Squibb is really good in the movie – confused and stubborn in a way that’s more funny and relatable than depressing, I think. It’s a light-hearted movie but it does have room for some melancholy about things like running out of friends who are still alive, or who are losing their faculties, or realizing you never lived a certain way and are running out of time to do it. It’s a great gift for Squibb and for us to have this role built for a lovable 90-something year old, and it’s even more exciting to discover that shortly before he died Roundtree left us a legit performance like this. Not a celebrity cameo, not a nostalgic trotting out of the aging icon, but a real character that takes advantage of his age, his lived experience, and yes, that off-the-charts charisma that made him blow up in SHAFT. Not every actor of Roundtree’s stature gets a final film that respects them this much. But I guess that supports the movie’s (admittedly obvious) message that you just gotta keep living and trying to find things (and people) that make you happy while you’re still here.

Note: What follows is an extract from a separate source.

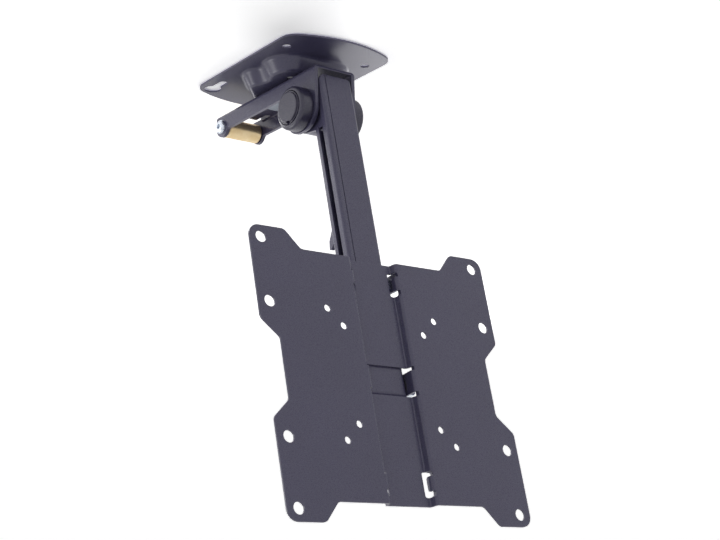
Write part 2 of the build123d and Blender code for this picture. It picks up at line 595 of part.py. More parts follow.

December 10th, 2024 at 7:38 am
I dug this one. Squibb and Roundtree are great. I like how it turns seemingly mundane things into Mission: Impossible action sequences, like when she has to trudge up some stairs and climb up on the bed to retrieve something. And I like the note about how both her and her Gen Z grandson are infantilized by their family and society.
I had to look up the real Thelma– she’s still alive at 103, and I’m happy she got to see this. Also her husband Teddy was Ted Post, director of HANG ‘EM HIGH, MAGNUM FORCE, BENEATH THE PLANET OF THE APES, and THE BABY!
If you’re into the funny yet bittersweet tone of THELMA, I also have to recommend what is probably my favorite TV series of the year– A Man on the Inside (on Netflix). Created by Michael Schur of The Good Place, based on the movie THE MOLE AGENT, starring Ted Danson. It’s very funny and also kinda sad, about aging and loneliness and the spark of life. Very kind and humanistic. Stephen McKinley Henderson gets a good role, too.